What is something your students would be surprised to learn about you?
I use myself as an example for many things in class, so there aren’t many things my students haven’t heard about. Maybe they’d be surprised that, despite my cheerful comfort in the classroom, in the couple of weeks before every semester, I have “back to school” nightmares, where I dream that the first day of class starts in two hours and I haven’t made the syllabus, or I go to class for the first time and realize it’s the SECOND day of class, or I get told that I am suddenly assigned to teach a class I’ve never taught before and it starts in 5 minutes. The nightmares stop as soon as the semester actually begins, but it happens every semester, like clockwork. Sweaty, hyperventilating clockwork.
What are you currently reading for pleasure?
My summer reading is usually a mix of popular press psychology books (like Steven Pinker’s Sense of Style or Jeremy Dean’s Making Habits, Breaking Habits), which I mine for tidbits to bring to class, and a forgettable string of popcorn fiction involving adventure, romance, mystery, and suspense. During the school year, I stick with the popcorn; I read things that require my brain to participate enough during the work day.
What tech tool could you not live without?
At the risk of being unoriginal, my smart phone. It completes me.

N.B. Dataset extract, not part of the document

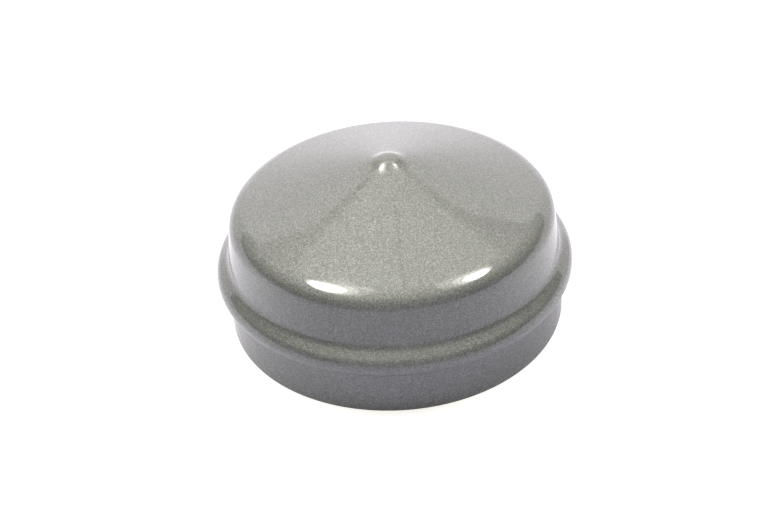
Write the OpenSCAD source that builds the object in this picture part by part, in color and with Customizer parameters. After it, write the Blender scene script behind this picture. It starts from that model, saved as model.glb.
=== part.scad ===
// Wheel cap: a closed sheet-metal cap for the middle of a wheel hub. The plain skirt is pressed
// into the hub's bore, and the hollow bead above it stops against the hub's face. The crown is a
// shallow cone that flares into a low nipple. Drawn from one disc of sheet, so the inside follows
// the outside.

/* [Sheet] */
// Thickness of the drawn sheet
sheet = 1.0; // [0.7:0.05:1.2]
// Rounding of the trimmed edge
edge_r = 0.3; // [0.1:0.05:0.5]

/* [Skirt] */
// Outer diameter of the skirt, which is the press fit in the hub
skirt_d = 60; // [50:0.5:75]

/* [Bead] */
// Height of the bead's middle above the trimmed edge
bead_h = 10.3; // [8:0.1:14]
// How far the bead stands out past the skirt
bead_out = 1.7; // [1:0.1:2.4]
// Outer radius of the bead's round section
bead_r = 2.3; // [2:0.05:3]
// Slope of the straight run on top of the bead, in degrees
bead_slope = 40; // [36:0.5:46]
// Fillet between the skirt and the bead
lower_fillet = 0.5; // [0.2:0.05:1.2]
// Fillet between the bead and the side wall
upper_fillet = 2.2; // [1:0.1:3.2]

/* [Side wall] */
// How much smaller the side wall's radius is at its top than the skirt's
wall_inset = 1.45; // [1:0.05:2.4]
// Height of the side wall's top above the trimmed edge, where the shoulder starts
wall_h = 19.5; // [18:0.1:24]
// Draft of the side wall, in degrees
wall_draft = 7.5; // [4:0.5:10]

/* [Shoulder] */
// Outer radius of the shoulder at the side wall
shoulder_r = 3.3; // [2:0.1:4.5]
// Slope at which the shoulder passes into the wider bend of the crown's rim, in degrees
shoulder_slope = 35; // [28:0.5:50]
// Outer radius of the wider bend at the crown's rim
rim_r = 7.0; // [4:0.5:12]

/* [Crown] */
// Slope of the crown, in degrees
crown_slope = 18.3; // [12:0.1:24]

/* [Nipple] */
// Hollow radius of the flare between the crown and the nipple
flare_r = 10; // [4:0.5:20]
// Slope of the nipple where it is steepest, in degrees
tip_slope = 31; // [26:0.5:45]
// Outer radius of the nipple's tip
tip_r = 4.3; // [3:0.1:6]

/* [Hidden] */

// Largest turn of an outline between two neighbouring points, in degrees
arc_step = 4;
// Facets of a full turn in a preview
turn_fn = 180;
// Share of the sheet that the rounding of each side of the trimmed edge may take
edge_share = 0.4;

skirt_r = skirt_d / 2;
edge = min(edge_r, sheet * edge_share);
bead_mid = [skirt_r + bead_out - bead_r, bead_h];
bead_normal = 90 - bead_slope;
bead_top = bead_mid + bead_r * dir(bead_normal);
wall_top = [skirt_r - wall_inset, wall_h];
shoulder_normal = 90 - shoulder_slope;
crown_normal = 90 - crown_slope;
tip_normal = 90 - tip_slope;
shoulder_mid = wall_top - shoulder_r * dir(wall_draft);
rim_mid = shoulder_mid + (shoulder_r - rim_r) * dir(shoulder_normal);
crown_foot = rim_mid + rim_r * dir(crown_normal);

lower_mid = round_fillet_mid([skirt_r, 0], 0, bead_mid, bead_r, lower_fillet);
upper_mid = fillet_mid(bead_top, bead_normal, wall_top, wall_draft, upper_fillet);
bead_low = bearing(bead_mid, lower_mid);

// The flare touches the crown's line and the tip, and the tip's middle is on the axis
tip_reach = (tip_r + flare_r) * dir(tip_normal);
tip_h = ((crown_foot - tip_reach) * dir(crown_normal) + flare_r) / sin(crown_normal);
tip_mid = [0, tip_h];
flare_mid = tip_mid + tip_reach;

// Unit vector at an angle from the radial direction, turning up towards the axis
function dir(angle) = [cos(angle), sin(angle)];

// Angle at which one point sees another
function bearing(from, to) = atan2(to.y - from.y, to.x - from.x);

// Middle of the fillet of radius r between two straight lines. Each line passes through a point,
// with its outward normal at an angle.
function fillet_mid(p, p_normal, q, q_normal, r) =
    let (p_out = p * dir(p_normal) + r)
    let (q_out = q * dir(q_normal) + r)
    let (x = p_out * sin(q_normal) - q_out * sin(p_normal))
    let (y = q_out * cos(p_normal) - p_out * cos(q_normal))
    [x, y] / sin(q_normal - p_normal);

// Middle of the fillet of radius r between a straight line, which passes through p with its
// outward normal at an angle, and the outside of a circle further along the outline
function round_fillet_mid(p, p_normal, mid, mid_r, r) =
    let (along = [-sin(p_normal), cos(p_normal)])
    let (start = p + r * dir(p_normal))
    let (back = (start - mid) * along)
    let (rest = (start - mid) * (start - mid) - pow(mid_r + r, 2))
    start + (-back - sqrt(back * back - rest)) * along;

// Points of a bend whose outward normal turns from angle a to angle b. A negative radius is a
// hollow bend, with its middle outside the metal. depth is how far below the outer skin it lies.
function bend(mid, r, a, b, depth) =
    let (steps = max(2, ceil(abs(b - a) / arc_step)))
    [for (i = [0:steps]) mid + (r - depth) * dir(a + (b - a) * i / steps)];

// The skin from the skirt's lower end to the tip of the nipple
function skin(depth) = concat(
    bend(lower_mid, -lower_fillet, 0, bead_low, depth),
    bend(bead_mid, bead_r, bead_low, bead_normal, depth),
    bend(upper_mid, -upper_fillet, bead_normal, wall_draft, depth),
    bend(shoulder_mid, shoulder_r, wall_draft, shoulder_normal, depth),
    bend(rim_mid, rim_r, shoulder_normal, crown_normal, depth),
    bend(flare_mid, -flare_r, crown_normal, tip_normal, depth),
    bend(tip_mid, tip_r, tip_normal, 90, depth)
);

// The trimmed edge, rounded on both sides, from the inside to the outside
function trimmed_edge() = concat(
    bend([skirt_r - sheet + edge, edge], edge, 180, 270, 0),
    bend([skirt_r - edge, edge], edge, 270, 360, 0)
);

function reversed(list) = [for (i = [len(list) - 1:-1:0]) list[i]];

module section() {
    polygon(concat(trimmed_edge(), skin(0), reversed(skin(sheet))));
}

module wheel_cap() {
    color([0.56, 0.56, 0.53])
        rotate_extrude($fn = turn_fn)
            section();
}

wheel_cap();
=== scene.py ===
import math

import bmesh
import bpy
from mathutils import Matrix, Vector


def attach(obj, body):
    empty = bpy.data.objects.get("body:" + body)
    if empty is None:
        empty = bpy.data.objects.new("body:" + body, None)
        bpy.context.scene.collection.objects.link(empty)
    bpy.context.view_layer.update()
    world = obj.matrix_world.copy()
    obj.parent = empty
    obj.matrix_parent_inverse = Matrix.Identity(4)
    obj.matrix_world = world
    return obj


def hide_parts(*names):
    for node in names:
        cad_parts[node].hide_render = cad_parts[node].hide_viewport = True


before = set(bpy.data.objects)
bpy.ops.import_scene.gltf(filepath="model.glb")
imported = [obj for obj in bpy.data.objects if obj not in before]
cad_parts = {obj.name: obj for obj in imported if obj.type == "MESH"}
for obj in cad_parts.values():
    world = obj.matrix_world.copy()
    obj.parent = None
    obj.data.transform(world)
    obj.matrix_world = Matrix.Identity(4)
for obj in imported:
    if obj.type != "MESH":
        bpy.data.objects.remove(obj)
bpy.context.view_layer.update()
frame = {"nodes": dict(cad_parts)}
mm = 0.001
origin = Vector((0, 0, 0))
print("frame loaded:", ", ".join(frame["nodes"]))


def newPiece(name, bm):  # a bmesh in millimetres becomes an object in metres
    bmesh.ops.scale(bm, vec=(mm, mm, mm), verts=bm.verts)
    mesh = bpy.data.meshes.new(name)
    bm.to_mesh(mesh)
    bm.free()
    piece = bpy.data.objects.new(name, mesh)
    bpy.context.scene.collection.objects.link(piece)
    return piece


# Shader maths: a socket for writing sums and products, and the bench on which nodes are made
class Socket:
    def __init__(self, bench, link):
        self.bench = bench
        self.link = link

    def __add__(self, other):
        return self.bench.node("ShaderNodeMath", {"operation": "ADD"}, {0: self, 1: other})

    def __mul__(self, other):
        return self.bench.node("ShaderNodeMath", {"operation": "MULTIPLY"}, {0: self, 1: other})

    __radd__ = __add__
    __rmul__ = __mul__


class Bench:
    def __init__(self, owner):
        owner.use_nodes = True
        self.tree = owner.node_tree
        self.tree.nodes.clear()

    def node(self, kind, settings=None, sockets=None, output=0):
        made = self.tree.nodes.new(kind)
        for name, value in (settings or {}).items():
            setattr(made, name, value)
        for name, value in (sockets or {}).items():
            if isinstance(value, Socket):
                self.tree.links.new(value.link, made.inputs[name])
            else:
                made.inputs[name].default_value = value
        return Socket(self, made.outputs[output]) if made.outputs else None

    def vector(self, operation, sockets, output=0):
        return self.node("ShaderNodeVectorMath", {"operation": operation}, sockets, output)

    def part(self, vector, axis):
        return self.node("ShaderNodeSeparateXYZ", {}, {"Vector": vector}, axis)

    def unsigned(self, value):
        return self.node("ShaderNodeMath", {"operation": "ABSOLUTE"}, {0: value})

    def softStep(self, value, start, end, before, after):
        return self.node("ShaderNodeMapRange", {"interpolation_type": "SMOOTHSTEP"}, {
            "Value": value, "From Min": start, "From Max": end, "To Min": before, "To Max": after})

    def mixed(self, share, first, second):
        return self.node("ShaderNodeMix", {"data_type": "RGBA"}, {0: share, 6: first, 7: second}, 2)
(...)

What’s your hallway chatter like? What do you talk to colleagues about most (whether or not it is related to teaching/school)?
Around the corridors and office doorways, it ranges. My favorites are the conversations where I ask my colleagues for foreseeable pitfalls or clever improvements for this great new idea I just had for class, and the subsequent conversations where I crow about how well it went, or lament its crashing and burning. But we talk about everything, and often for longer than we had to spare for office chatter.